Pathways to SEASR Workshop 2009 - Day 1 - Textual analysis with UIMA and SEASR
One of the most interesting examples today was the textual analysis exercise using UIMA and SEASR. Mike Haberman presented some tools for doing analyzes & visualizations of sentiment in a book, using thesauri and a controlled vocabulary of emotions. It isn’t clear where UIMA ends and SEASR begins. My first question was, what is SEASR doing that one couldn’t - or wouldn’t want to - do with existing tools? Since then, I’ve had some time to play with the Meandre Workbench, which is the software that drives SEASR tools.

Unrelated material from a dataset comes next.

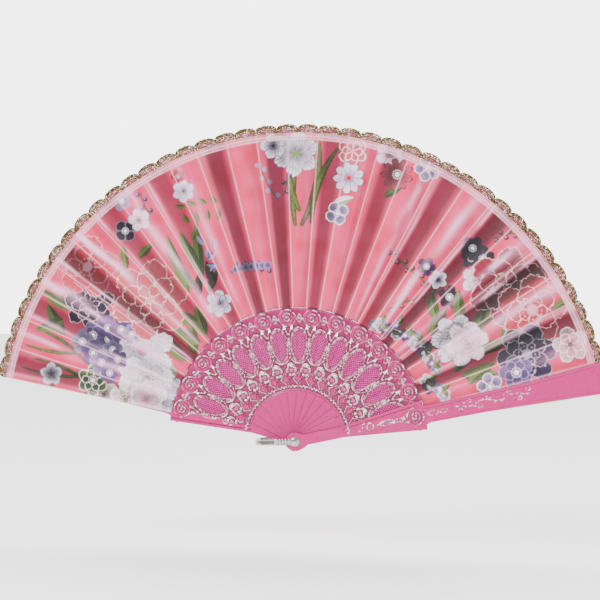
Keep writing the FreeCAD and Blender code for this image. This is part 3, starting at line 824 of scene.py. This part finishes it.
class Print:
    """Colours printed on the cloth, at points given by x and z in millimetres."""

    def __init__(self, x, z):
        self.x, self.z = x, z
        grain = noise(x / 9, z / 9, 3)[:, None]
        self.colour = mixed(linear(SATIN_MID), linear(SATIN_LIGHT), grain)

    def near(self, centre, size):
        found = np.nonzero((np.abs(self.x - centre[0]) < size) & (np.abs(self.z - centre[1]) < size))[0]
        return found, self.x[found] - centre[0], self.z[found] - centre[1]

    def lay(self, found, cover, colour):
        self.colour[found] = mixed(self.colour[found], colour, np.clip(cover, 0, 1)[:, None])

    def flower(self, angle, radius, size, petals, rim, heart, core=None, layers=1, outline=None,
               turn=0.0, fade=1.0):
        """An open flower of one or more rings of petals, painted from its outer ring in."""
        found, dx, dz = self.near(spot(angle, radius), size * 1.1)
        distance, bearing = np.hypot(dx, dz), np.arctan2(dz, dx)
        ruffle = noise(dx / 1.6 + size, dz / 1.6, petals) - 0.5
        for ring in range(layers):
            phase = bearing * petals / (2 * math.pi) + turn + 0.63 * ring
            offset = phase % 1 - 0.5
            edge = (1 - 0.3 * ring) * (0.66 + 0.34 * np.cos(math.pi * offset) ** 0.75)
            edge = size * (edge + 0.09 * ruffle)
            share = np.clip(distance / edge, 0, 1)
            veins = 0.8 + 0.2 * np.cos(offset * math.pi * 11) * share
            paint = mixed(linear(heart), linear(rim), (share ** 1.5 * veins)[:, None])
            shadow = 1 - 0.22 * smooth(0.4, 0.95, share) * (ring > 0) - 0.25 * smooth(0.35, 0.0, share)
            paint = paint * ((0.88 + 0.24 * noise(dx / 0.9, dz / 0.9, ring)) * shadow)[:, None]
            self.lay(found, smooth(0.25, -0.25, distance - edge) * fade, paint)
            if outline:
                seam = ridge(0.5 - np.abs(offset), 0.03 + 0.3 / np.maximum(distance, 2))
                line = np.maximum(ridge(distance - edge, 0.4), seam * (distance < edge) * 0.8)
                self.lay(found, line, linear(outline))
        if core:
            tips = 0.5 + 0.5 * np.cos(bearing * 13)
            self.lay(found, smooth(size * 0.2, size * 0.12, distance), linear(core))
            self.lay(found, ridge(distance - size * 0.27, 0.6) * tips, linear(core))

    def flowers(self, *rows):
        for row in rows:
            self.flower(*row)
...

It seems obvious now: the issue isn’t what SEASR tools can do, it is how readily the activities of scholarship can be shared and reused in other contexts. Raw notes from the UIMA portion:
Examples: SEASR and UIMA:
UIMA: Unstructured Information Management Applications
Example: Use UIMA to analyze Part-of-speech information.
• Uses CAS (Common Analysis Structure) to serialize data and pass it from analytical structure to analytical structure. Creates a chain of analytical components.
• UIMA is accessed through Eclipse as a plugin:
o XML description of the UIMA chain that will be run.
o Choose document analyzer
o Choose directory of files to analyze.
• Result is original datasource (i.e. text) + annotated parameters (parts of speech/terms/names, etc.)
•
SEASR application:
• Pattern analysis – discover how characters in a novel are mentioned in relation to commonly occurring nouns.
• Problem: handling sparse data sets – many possible nouns, very few in a given sentence.
• Result: create a matrix of characters and nouns, with confidence ranking.
Example: Use UIMA to analyze sentiment information.
• Look at adjectives within body of text.
• Use a thesaurus to chart path from an adjective to one of a predetermined set of emotional terms.
• Rank the closeness (number of steps) of adjectives to a given emotional term.
• Problems: different thesauri result in very different analyses.
• SEASR visualization based on open source ActionScript library: Flare.